Block storage provides application access to the blocks that files comprise. This might be database access where many users work on the same file simultaneously and from possibly the same application – email, enterprise applications such as enterprise resource planning (ERP), for example – but with locking at the sub-file level.
Block storage has the great benefit of high performance, and not having to deal with metadata and file system information, etc.
File and block: cloud and distributed
File storage still exists in standalone NAS format, especially at the entry level, and scale-out NAS, intended for on-prem deployment, is commonplace.
But the advent of the cloud, and its tendency to globalise operations, has affected things has had a twofold effect.
On the one hand, there are a number of suppliers that offer global file systems that combine a file system distributed across public cloud and local network hardware, with all data in a single namespace. Providers here include Ctera, Nasuni, Panzura, Hammerspace and Peer Software.
On the other hand, all the key cloud providers – Amazon Web Services, Google Cloud Platform and Microsoft Azure – offer their own file access storage services, and also those of NetApp, in the case of AWS. IBM also offers file storage though its cloud offering.
Block in the cloud
Some storage suppliers, such as IBM and Pure, offer instances of their block storage in the cloud. And the big three all offer cloud block storage services, aimed at applications that require the lowest latency, such as databases and analytics caching, as well as virtual machine (VM) work.
Probably because of the nature of block storage and its performance requirements, no distributed block storage seems to have emerged in the way it has with file.
Object storage: a world apart
Object storage is based on a “flat” structure with access to objects via unique IDs, similar to the domain name system (DNS) method of accessing websites.
For that reason, object storage is quite unlike the hierarchical, tree-like file system structure, and that can be an advantage when datasets grow very large. Some NAS systems feel the strain when they get to billions of files.
Object storage accesses data at the equivalent of file level, but without file locking, and often more than one user can access the object at the same time. Object storage is not strongly consistent. In other words, it is eventually consistent between mirrored copies that exist.
Most legacy applications are not written for object storage. But far from that necessarily being a disadvantage, historically speaking, object storage is in fact the storage access method of choice for the cloud era. That is because the cloud is generally far more of a stateless proposition than the legacy enterprise environment, and also comprises probably the bulk of storage offered by the big cloud providers.
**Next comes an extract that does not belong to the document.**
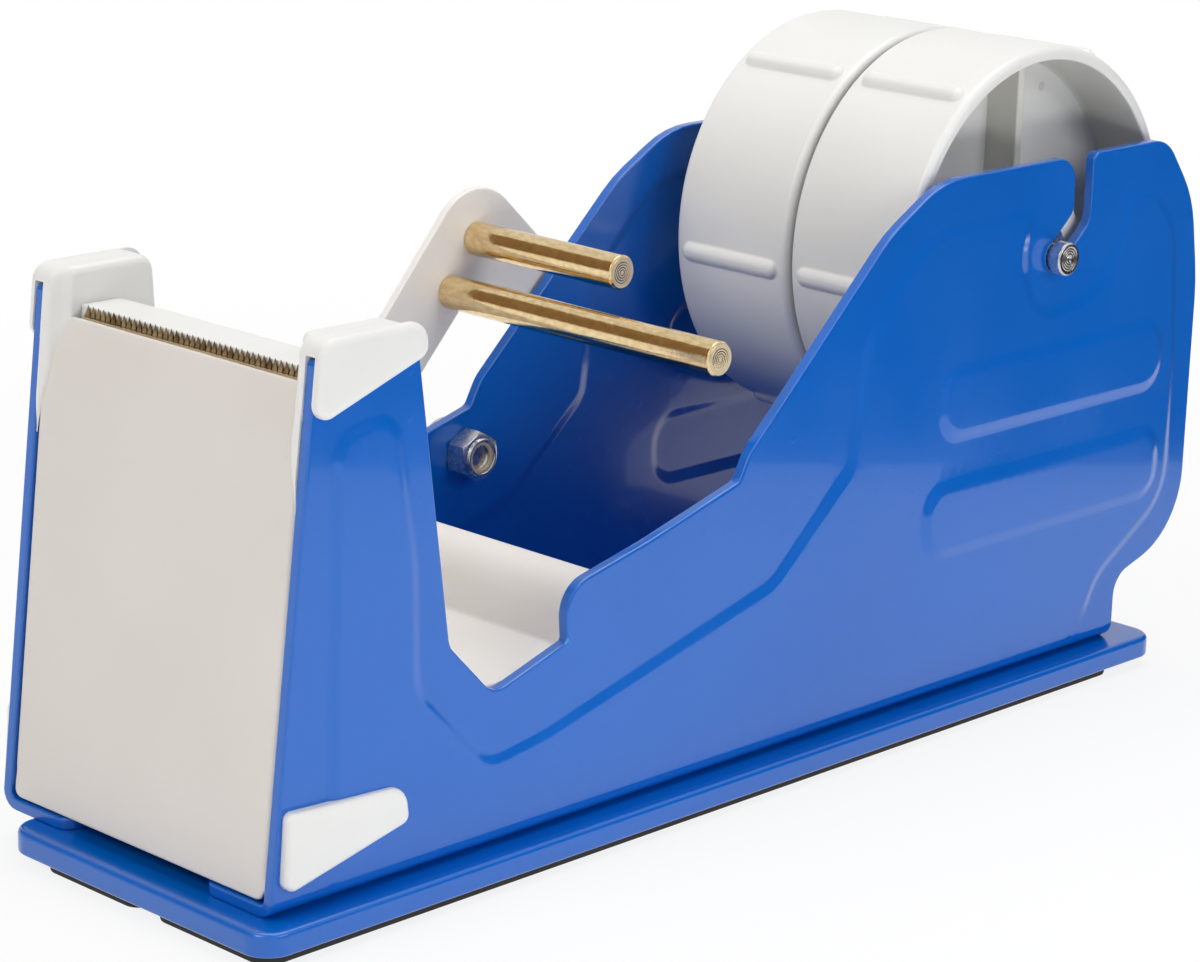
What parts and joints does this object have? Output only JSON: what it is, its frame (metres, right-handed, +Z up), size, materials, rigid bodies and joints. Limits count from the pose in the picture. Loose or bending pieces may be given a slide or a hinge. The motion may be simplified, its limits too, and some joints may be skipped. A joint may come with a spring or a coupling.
{
  "type": "multi-roll tape dispenser",
  "caption": "Counter tape dispenser: pressed steel side panels on a base, a toothed cutting column, a swinging guide with rods, and core wheels on a lift-out axle.",
  "frame": {"origin": "centre of the bounding box's bottom, on the surface that the dispenser stands on", "axes": "+X to the right as seen from the cutting column, +Y from the cutting column to the rolls, +Z up"},
  "size_m": [0.075, 0.2326, 0.1196],
  "materials": {
    "blue_paint": "glossy baked enamel",
    "white_paint": "satin white paint",
    "white_moulding": "semi-gloss moulding",
    "zinc_steel": "bright zinc plate",
    "gold_rod": "yellow plated, drawn",
    "blade_bronze": "spring steel with a bronze tint",
    "foot_rubber": "matt"
  },
  "bodies": {
    "frame": {"base_plate": "blue_paint", "foot_strip_left": "foot_rubber", "foot_strip_right": "foot_rubber", "side_panel_left": "blue_paint", "side_panel_right": "blue_paint", "base_screws": "zinc_steel", "front_plate": "white_paint", "landing_block": "white_moulding", "blade": "blade_bronze", "cap_left": "white_moulding", "cap_right": "white_moulding", "bumper_left": "white_moulding", "bumper_right": "white_moulding", "inner_chute": "white_paint", "pivot_bolt": "zinc_steel", "pivot_nut": "zinc_steel", "pivot_washer": "zinc_steel"},
    "tape_guide": {"guide_bracket": "white_paint", "guide_rod_short": "gold_rod", "guide_rod_long": "gold_rod"},
    "axle_set": {"axle": "zinc_steel", "axle_collar_left": "zinc_steel", "axle_collar_right": "zinc_steel", "axle_spacer": "white_moulding"},
    "left_wheel": {"wheel_left_rim": "white_moulding", "wheel_left_core": "white_moulding"},
    "right_wheel": {"wheel_right_rim": "white_moulding", "wheel_right_core": "white_moulding"}
  },
  "joints": [
    {"name": "guide_swing", "type": "hinge", "parent": "frame", "child": "tape_guide", "pos_m": [-0.03455, -0.0117, 0.0479], "axis": [1, 0, 0], "range_deg": [-22, 75]},
    {"name": "axle_lift", "type": "slide", "parent": "frame", "child": "axle_set", "axis": [0, 0.7547, 0.6561], "range_m": [0, 0.009]},
    {"name": "left_wheel_spin", "type": "hinge", "parent": "axle_set", "child": "left_wheel", "pos_m": [-0.01155, 0.0721, 0.0826], "axis": [1, 0, 0], "continuous": true},
    {"name": "right_wheel_spin", "type": "hinge", "parent": "axle_set", "child": "right_wheel", "pos_m": [0.01605, 0.0721, 0.0826], "axis": [1, 0, 0], "continuous": true}
  ]
}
Also, objects in object storage offer a richer set of metadata than in a traditional file system. That makes data in object storage well-suited to analytics, too.
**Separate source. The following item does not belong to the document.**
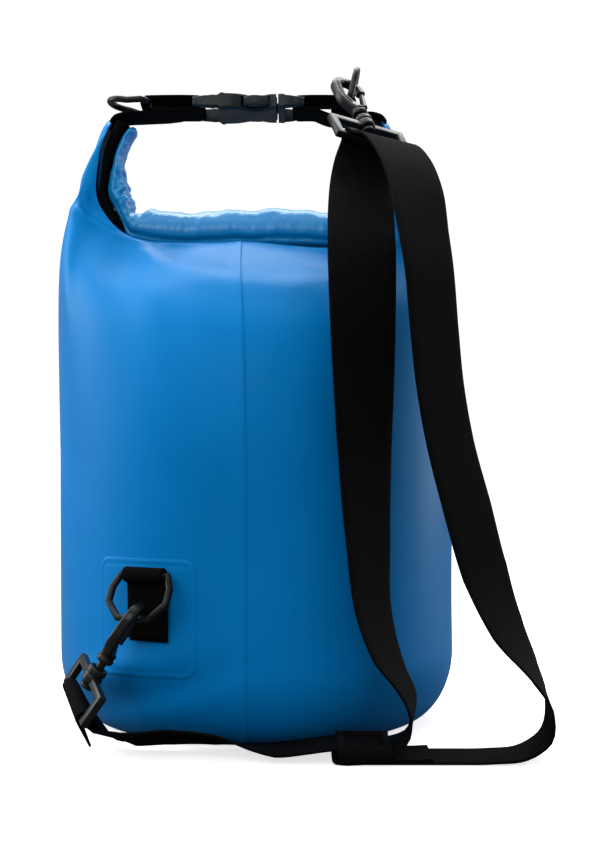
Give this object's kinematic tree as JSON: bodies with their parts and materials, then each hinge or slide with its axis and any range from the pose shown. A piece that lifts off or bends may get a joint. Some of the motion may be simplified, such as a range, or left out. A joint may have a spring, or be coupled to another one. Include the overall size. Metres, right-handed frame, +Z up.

Object in the cloud – and on-prem with file
The cloud has been object storage’s natural home. Most storage services offered by cloud providers are based on object storage, and it is here that new de facto standards, such as S3, have emerged.
With its easy access to data that that can happily exist as largely stateless and eventually consistent, object is the bulk storage of the cloud era.
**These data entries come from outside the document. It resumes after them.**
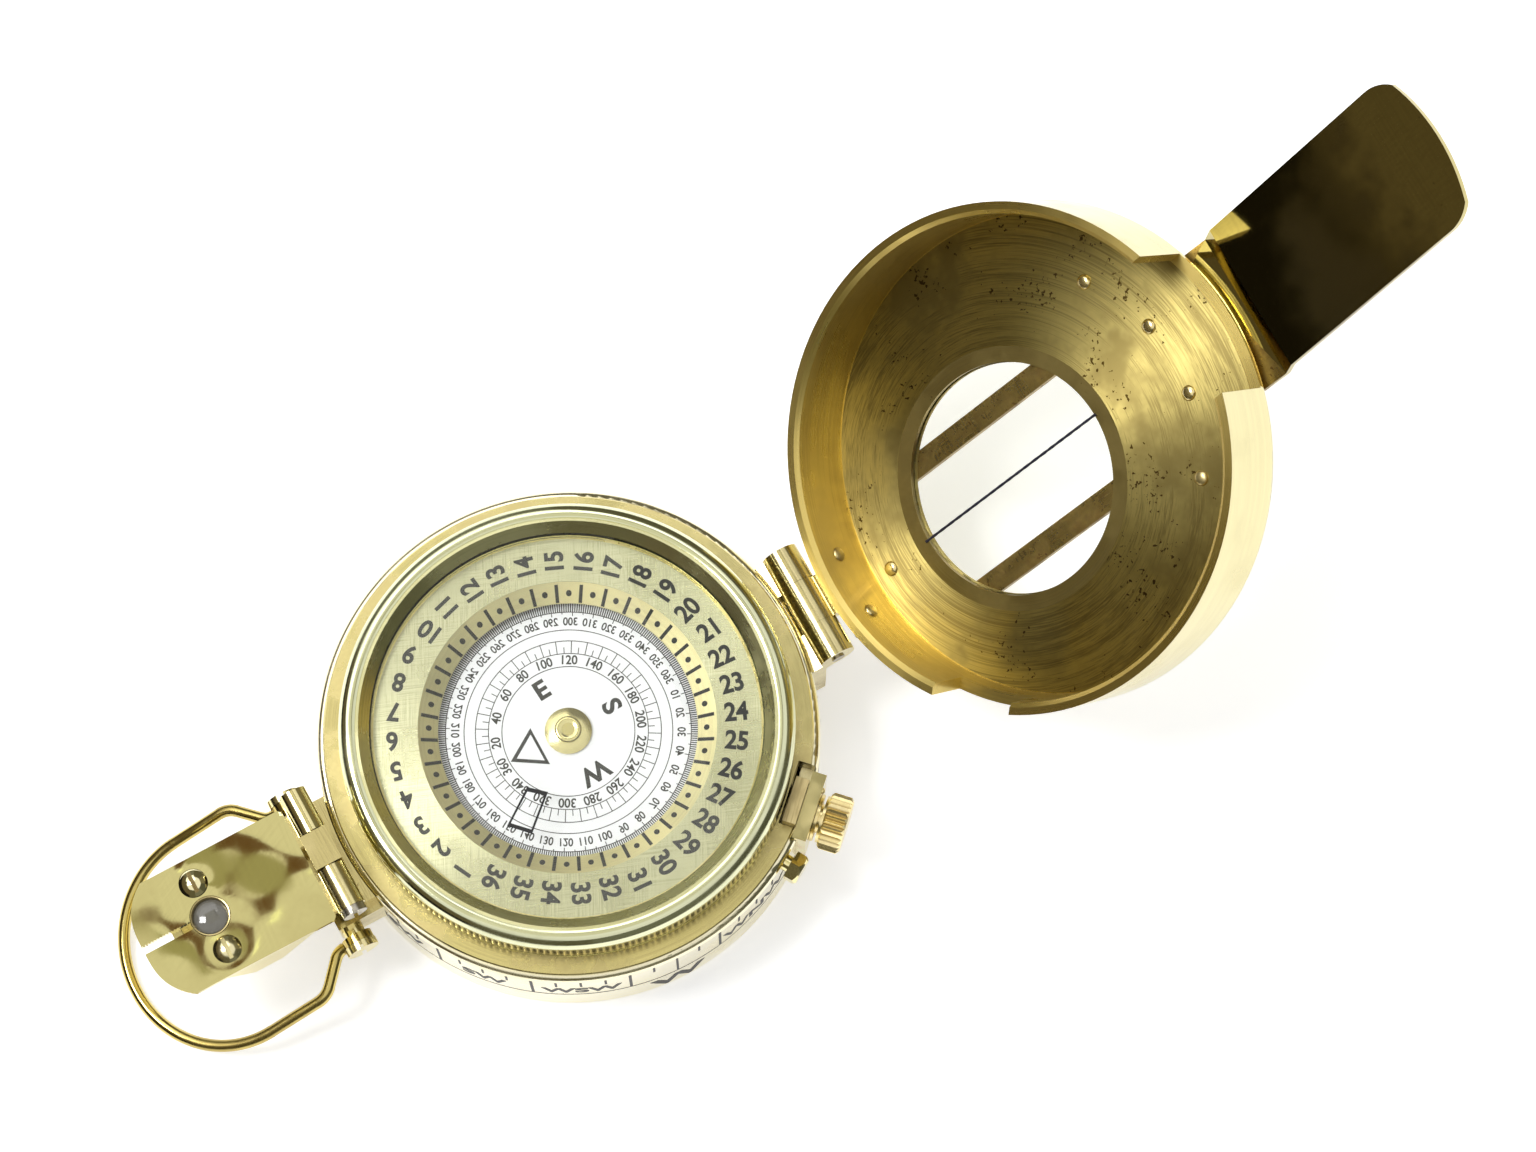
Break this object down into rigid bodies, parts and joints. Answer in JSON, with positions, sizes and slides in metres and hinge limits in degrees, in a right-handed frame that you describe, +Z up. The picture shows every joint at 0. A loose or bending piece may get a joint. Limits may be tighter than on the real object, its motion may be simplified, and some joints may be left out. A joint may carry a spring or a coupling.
{
  "type": "prismatic marine compass",
  "caption": "Brass prismatic pocket compass: cylindrical case with turning bezel and floating card, hinged lid with hair line and sighting tongue, folding prism and carrying bail.",
  "frame": {"origin": "centre of the case's underside, on the table", "axes": "+Z up through the card's pivot, +X along the sight line towards the lid's hinge, prism at -X"},
  "size_m": [0.1706, 0.06, 0.0759],
  "materials": {
    "polished_brass": "polished",
    "brushed_brass": "brushed",
    "steel": "satin",
    "magnet_steel": "satin",
    "card_white": "matt paint",
    "jewel": "polished",
    "clear_glass": "clear",
    "prism_glass": "clear",
    "hair": "matt"
  },
  "bodies": {
    "case": {"case_shell": "polished_brass", "deck_ring": "polished_brass", "base_plate": "polished_brass", "number_ring": "brushed_brass", "scale_ring": "polished_brass", "pivot_post": "polished_brass", "clamp_bracket": "polished_brass", "case_hinge": "polished_brass", "hinge_pin": "steel", "prism_bracket": "polished_brass", "bail_screws": "polished_brass"},
    "card": {"card_disc": "card_white", "card_hub": "polished_brass", "card_magnets": "magnet_steel", "card_jewel": "jewel"},
    "bezel": {"bezel_ring": "polished_brass", "bezel_glass": "clear_glass", "bezel_retainer": "polished_brass"},
    "clamp_shoe": {"clamp_shoe": "polished_brass"},
    "clamp_knob": {"clamp_knob": "polished_brass"},
    "brake": {"brake_plunger": "polished_brass"},
    "lid": {"lid_shell": "brushed_brass", "lid_plate": "brushed_brass", "lid_hinge": "polished_brass", "lid_glass": "clear_glass", "lid_glass_ring": "brushed_brass", "hairline": "hair", "tongue_plate": "polished_brass"},
    "slide": {"prism_slide": "polished_brass"},
    "prism": {"prism_pin": "steel", "prism_box": "polished_brass", "prism_glass": "prism_glass", "hood_plate": "polished_brass", "hood_screws": "polished_brass", "prism_lens": "clear_glass"},
    "bail": {"bail": "polished_brass"}
  },
  "joints": [
    {"name": "lid_hinge", "type": "hinge", "parent": "case", "child": "lid", "pos_m": [0.0326, 0, 0.0153], "axis": [0, 1, 0], "range_deg": [-140.5, 35]},
    {"name": "bezel_turn", "type": "hinge", "parent": "case", "child": "bezel", "pos_m": [0, 0, 0.0185], "axis": [0, 0, 1], "continuous": true},
    {"name": "card_turn", "type": "hinge", "parent": "case", "child": "card", "pos_m": [0, 0, 0.0156], "axis": [0, 0, 1], "continuous": true},
    {"name": "clamp_feed", "type": "slide", "parent": "case", "child": "clamp_shoe", "axis": [-0.6884, 0.7254, 0], "range_m": [0, 0.0004]},
    {"name": "clamp_turn", "type": "hinge", "parent": "case", "child": "clamp_knob", "pos_m": [0.02299, -0.02423, 0.0114], "axis": [-0.6884, 0.7254, 0], "range_deg": [0, 288]},
    {"name": "brake_press", "type": "slide", "parent": "case", "child": "brake", "axis": [-0.5075, 0.8616, 0], "range_m": [0, 0.0006], "stiffness_N_per_m": 150},
    {"name": "prism_focus", "type": "slide", "parent": "case", "child": "slide", "axis": [0, 0, 1], "range_m": [0, 0.005]},
    {"name": "prism_fold", "type": "hinge", "parent": "slide", "child": "prism", "pos_m": [-0.0323, 0, 0.0218], "axis": [0, 1, 0], "range_deg": [0, 180]},
    {"name": "bail_swing", "type": "hinge", "parent": "case", "child": "bail", "pos_m": [-0.0334, 0, 0.0105], "axis": [0, 1, 0], "range_deg": [-69, 111]}
  ]
}
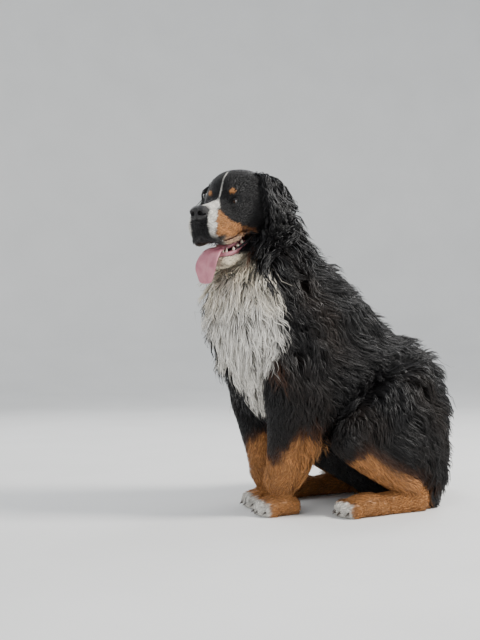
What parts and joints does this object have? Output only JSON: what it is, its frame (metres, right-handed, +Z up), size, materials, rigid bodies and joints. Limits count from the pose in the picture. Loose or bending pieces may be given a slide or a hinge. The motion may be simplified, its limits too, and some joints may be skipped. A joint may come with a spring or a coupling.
{
  "type": "bernese mountain dog, sitting",
  "caption": "Life-size sitting mountain dog with a long black, rust and white coat, its head turned and its tongue out.",
  "frame": {"origin": "on the floor, under the middle of the dog's box", "axes": "+Z up, -Y the way the chest faces, +X the dog's left"},
  "size_m": [0.53, 0.8628, 0.8836],
  "materials": {
    "coat_black": "long, wavy, glossy black hair",
    "coat_white": "long, soft white hair of the chest",
    "coat_rust": "rust brown hair",
    "eye": "wet, dark brown eye",
    "nose": "moist, pebbled black nose leather",
    "tongue": "wet pink tongue, gums and lips",
    "claw": "dark horn of the claws",
    "tooth": "ivory teeth"
  },
  "bodies": {
    "root": {"head": "coat_black", "neck": "coat_black", "loin": "coat_black", "rump": "coat_black", "tail_root": "coat_black", "tail_tip": "coat_black", "ear_left": "coat_black", "ear_right": "coat_black", "thigh_left": "coat_black", "thigh_right": "coat_black", "upper_foreleg_left": "coat_black", "upper_foreleg_right": "coat_black", "chest": "coat_white", "lower_foreleg_left": "coat_rust", "lower_foreleg_right": "coat_rust", "shank_left": "coat_rust", "shank_right": "coat_rust", "hind_foot_left": "coat_rust", "hind_foot_right": "coat_rust", "forepaw_left": "coat_rust", "forepaw_right": "coat_rust", "eye_left": "eye", "eye_right": "eye", "nose": "nose", "tongue": "tongue", "lower_jaw": "coat_white"}
  },
  "joints": []
}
You can get object storage for on-prem deployment, such as Dell EMC’s Elastic Cloud Storage, which is solely for datacentre deployment. Meanwhile, Hitachi Vantara’s Hitachi Content Platform, IBM’s Cloud Object Storage and NetApp’s StorageGrid can operate in hybrid- and multicloud scenarios.
Some specialist object storage suppliers, such as Cloudian and Scality, offer on-prem and hybrid deployments.
And in the case of Scality, along with Pure Storage (and NetApp, to an extent), converged file and object storage is possible, with the rationale here being that customers increasingly want to access large amounts of unstructured data that may be in file or object storage formats.